The United States' friend-of-the-court brief states that all three RLUIPA claims should be permitted to move forward. The brief first argues that UDV has alleged a substantial burden on its exercise of its religion. Surveying the case law, the brief concludes that a zoning action imposes a substantial burden if, looking at all of the surrounding circumstances, it "significantly inhibits, meaningfully curtails, or denies reasonable opportunities for activities that are important to a congregation's religion." In light of the facts regarding the lack of adequate worship space, facts supporting the importance of this particular site to the UDV congregation, and the likely difficulties they would encounter with the County with any alternative property, the United States argues that the substantial burden test has been met.
Second, the United States' brief argues that UDV's equal terms claim under Section 2(b)(1) of RLUIPA should survive the County's motion to dismiss, because UDV alleges that similar non-religious assemblies and institutions, such as a private school, were treated more favorably than UDV's application.

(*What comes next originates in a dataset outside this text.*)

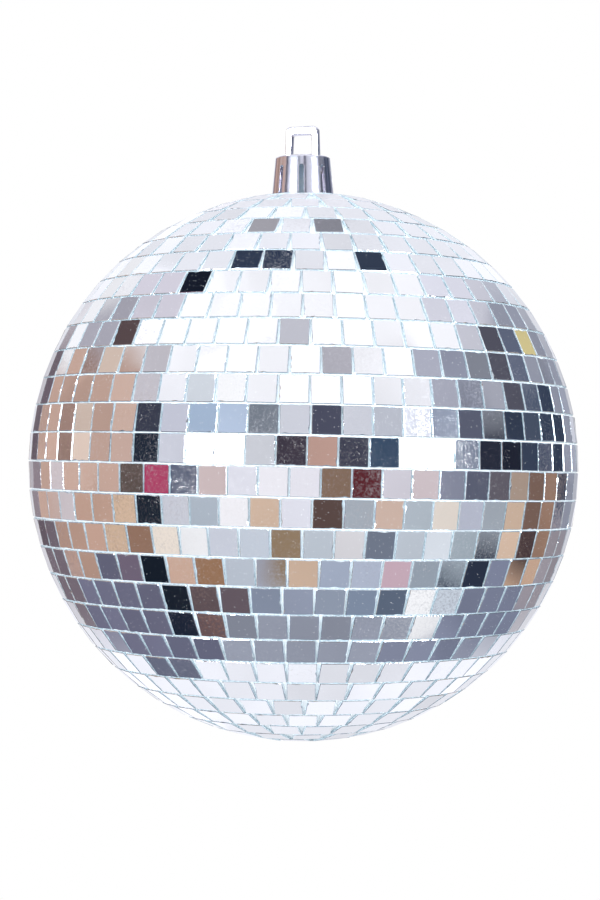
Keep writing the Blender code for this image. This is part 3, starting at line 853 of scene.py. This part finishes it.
def crownProfile(rimZ, topZ):  # (radius, height) from the rim up and over the top
    slope = (crown["rimRadius"] - crown["topRadius"]) / (topZ - rimZ)
    edge = crown["edgeRadius"]
    archZ = topZ - crown["slotBelowTop"]
    halfSlot = crown["slotWidth"] / 2
    steps, band, across = crown["arcSteps"], crown["bandSteps"], crown["topSteps"]
    quarter = math.pi / 2 / steps
    heights = [rimZ + crown["slotCorner"] * (1 - math.cos(quarter * i)) for i in range(steps + 1)]
    straight = archZ - halfSlot - heights[-1]
    heights += [heights[-1] + straight * (i + 1) / steps for i in range(steps)]
    heights += [archZ - halfSlot * (1 - math.sin(quarter * (i + 1))) for i in range(steps)]
    heights += [archZ + (topZ - edge - archZ) * (i + 1) / band for i in range(band)]
    profile = [(crown["rimRadius"] - slope * (height - rimZ), height) for height in heights]
    shoulder = profile[-1][0] - edge
    for i in range(1, steps + 1):
        profile.append((shoulder + edge * math.cos(quarter * i), topZ - edge + edge * math.sin(quarter * i)))
    profile += [(shoulder + (crown["holeRadius"] - shoulder) * (i + 1) / across, topZ) for i in range(across)]
    return profile


def halfSlotAt(height, rimZ, topZ):
    halfSlot, corner = crown["slotWidth"] / 2, crown["slotCorner"]
    archZ = topZ - crown["slotBelowTop"]
    if math.isclose(height, archZ, abs_tol=1e-7) or height > archZ:
        return 0.0
    if height > archZ - halfSlot:
        return math.sqrt(max(0.0, halfSlot**2 - (height - archZ + halfSlot) ** 2))
    if height < rimZ + corner:
        above = rimZ + corner - height
        return halfSlot + corner - math.sqrt(max(0.0, corner**2 - above**2))
    return halfSlot


def makeCrown():
    low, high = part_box("crown_cap")
    rimZ, topZ = low.z, high.z
    profile = crownProfile(rimZ, topZ)
    mesh = newMesh()
    columns, sector = crown["columns"], math.tau / crown["slots"]
    for leg in range(crown["slots"]):
        middle = -math.pi / 2 + crown["slotTurn"] + (leg + 0.5) * sector
        base = len(mesh["points"])
        for radius, height in profile:
            half = sector / 2 - halfSlotAt(height, rimZ, topZ) / radius
            for i in range(columns + 1):
                angle = middle + half * (2 * i / columns - 1)
                mesh["points"].append((radius * math.cos(angle), radius * math.sin(angle), height))
        for row in range(len(profile) - 1):
            for i in range(columns):
                corner = base + row * (columns + 1) + i
                mesh["faces"].append([corner, corner + 1, corner + columns + 2, corner + columns + 1])
    mesh["finish"] = [0] * len(mesh["faces"])
    mesh["tone"] = [platingTone] * len(mesh["faces"])
    cap = makeObject("crown", mesh, ("chromePlating",))
    weld = cap.modifiers.new("Weld", "WELD")
    weld.merge_threshold = crown["weld"]
    shell = cap.modifiers.new("Wall", "SOLIDIFY")
    shell.thickness, shell.offset = crown["wall"], -1
    shell.use_even_offset = True
    soften = cap.modifiers.new("SoftEdge", "BEVEL")
    soften.width, soften.segments = crown["softEdge"], crown["softSegments"]
    soften.limit_method, soften.angle_limit = "ANGLE", crown["softFrom"]
    smooth(cap)
    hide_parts("crown_cap")
    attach(cap, "hanger")


def smooth(obj):
    graph = bpy.context.evaluated_depsgraph_get()
    data = bpy.data.meshes.new_from_object(obj.evaluated_get(graph))
    obj.modifiers.clear()
    obj.data = data
    data.shade_smooth()
    data.set_sharp_from_angle(angle=sharpFrom)


loop = {
    "turn": math.radians(-20.0),
    "depth": 3.4 * millimetre,
    "width": 12.8 * millimetre,
    "topWidth": 12.2 * millimetre,
    "leg": 2.25 * millimetre,
    "topBar": 3.1 * millimetre,
    "footBar": 0.8 * millimetre,
    "corner": 1.8 * millimetre,
    "windowCorner": 0.7 * millimetre,
    "softEdge": 0.55 * millimetre,
    "softSegments": 5,
    "footCorner": 0.33 * millimetre,
    "footSteps": 5,
    "cornerSteps": 8,
    "weld": 0.002 * millimetre,
    "aboveCrown": 0.3 * millimetre,
    "spigotRadius": 2.0 * millimetre,
    "spigotSides": 48,
    "spigotChamfer": 0.35 * millimetre,
    "glueGroove": 0.2 * millimetre,
    "groovesAt": (0.3, 0.7),
}


def arcPoints(x, z, radius, start, end, count):
    angles = [math.radians(start + (end - start) * i / count) for i in range(count + 1)]
    return [(x + radius * math.cos(a), z + radius * math.sin(a)) for a in angles]


def uprightOutline(low, high, halfLow, halfHigh, corner, lowCorner):
    right = arcPoints(halfLow - lowCorner, low + lowCorner, lowCorner, -90, 0, loop["footSteps"])
    right += arcPoints(halfHigh - corner, high - corner, corner, 0, 90, loop["cornerSteps"])
    return right + [(-x, z) for x, z in reversed(right)]


def makeSpigot(low, high):  # the loop's pin, with two glue grooves and a chamfered foot
    radius, chamfer, groove = loop["spigotRadius"], loop["spigotChamfer"], loop["glueGroove"]
    profile = [(radius - chamfer, low), (radius, low + chamfer)]
    for share in loop["groovesAt"]:
        foot = low + (high - low) * share
        profile += [
            (radius, foot),
            (radius - groove, foot + groove),
            (radius - groove, foot + 3 * groove),
            (radius, foot + 4 * groove),
        ]
    profile.append((radius, high))
    sides = loop["spigotSides"]
    angles = [math.tau * i / sides for i in range(sides)]
    mesh = newMesh()
    for ringRadius, height in profile:
        mesh["points"] += [(ringRadius * math.cos(a), ringRadius * math.sin(a), height) for a in angles]
    for ring in range(len(profile) - 1):
        for i in range(sides):
            here, after = ring * sides + i, ring * sides + (i + 1) % sides
            mesh["faces"].append([here, after, after + sides, here + sides])
    top = (len(profile) - 1) * sides
    mesh["faces"] += [list(reversed(range(sides))), list(range(top, top + sides))]
    mesh["finish"] = [0] * len(mesh["faces"])
    mesh["tone"] = [platingTone] * len(mesh["faces"])
    spigot = makeObject("loop_spigot", mesh, ("chromePlating",))
    smooth(spigot)
    return spigot


def makeLoop():
    low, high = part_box("hanging_loop")
    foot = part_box("crown_cap")[1].z + loop["aboveCrown"]
    halfLow, halfHigh, leg = loop["width"] / 2, loop["topWidth"] / 2, loop["leg"]
    outer = uprightOutline(foot, high.z, halfLow, halfHigh, loop["corner"], loop["footCorner"])
    windowTop = high.z - loop["topBar"]
    corner = loop["windowCorner"]
    window = uprightOutline(foot + loop["footBar"], windowTop, halfLow - leg, halfHigh - leg, corner, corner)
    curve = bpy.data.curves.new("loop", "CURVE")
    curve.dimensions, curve.fill_mode = "2D", "BOTH"
    curve.extrude = loop["depth"] / 2 - loop["softEdge"]
    curve.bevel_depth, curve.bevel_resolution = loop["softEdge"], loop["softSegments"]
    curve.offset = -loop["softEdge"]
    for outline in (outer, window):
        spline = curve.splines.new("POLY")
        spline.points.add(len(outline) - 1)
        for point, (x, z) in zip(spline.points, outline):
            point.co = (x, z, 0, 1)
        spline.use_cyclic_u = True
    drawn = bpy.data.objects.new("loopOutline", curve)
    bpy.context.scene.collection.objects.link(drawn)
    data = bpy.data.meshes.new_from_object(drawn.evaluated_get(bpy.context.evaluated_depsgraph_get()))
    bpy.data.objects.remove(drawn)
    data.transform(Matrix.Rotation(loop["turn"], 4, "Z") @ Matrix.Rotation(math.pi / 2, 4, "X"))
    data.materials.clear()
    data.materials.append(finishes["chromePlating"])
    ring = bpy.data.objects.new("loop", data)
    bpy.context.scene.collection.objects.link(ring)
    weld = ring.modifiers.new("Weld", "WELD")
    weld.merge_threshold = loop["weld"]
    smooth(ring)
    tone = ring.data.attributes.new("tone", "FLOAT", "POINT").data
    tone.foreach_set("value", [platingTone] * len(ring.data.vertices))
    for piece in (ring, makeSpigot(low.z, foot)):
        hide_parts("hanging_loop")
        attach(piece, "hanger")


makeCrown()
makeLoop()
print("crown and loop made")


innerFinishes = {
    "core_upper_half": "corePlastic",
    "core_lower_half": "corePlastic",
    # the collar and the stem get the collar plastic, whose cyan tint is partly painted reflection
    "neck_collar": "collarPlasticPaintedGlint",
    "cap_stem": "collarPlasticPaintedGlint",
    "stem_clip": "clipSteel",
}

for nodeName, finishName in innerFinishes.items():
    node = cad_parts[nodeName]
    node.data.materials.clear()
    node.data.materials.append(finishes[finishName])
print("inner pieces finished")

Finally, the brief clarifies that to state a claim under RLUIPA's nondiscrimination provision, UDV need not allege that it is identical in all respects to another religious use whose land use application was approved, the standard urged by the County. Rather, as discussed above in the article about the Islamic Center of North Fulton case, whether a zoning decision was motivated by religious discrimination should be evaluated under the test laid out by the Supreme Court in Village of Arlington Heights v. Metropolitan Housing Development Corp. (1977), where a court looks at a variety of factors to try to discern actual motivation. The United States argues that under Arlington Heights, the court should examine all the surrounding factors to determine whether UDV's religion was the motivating factor behind the County's decision to deny its land use application.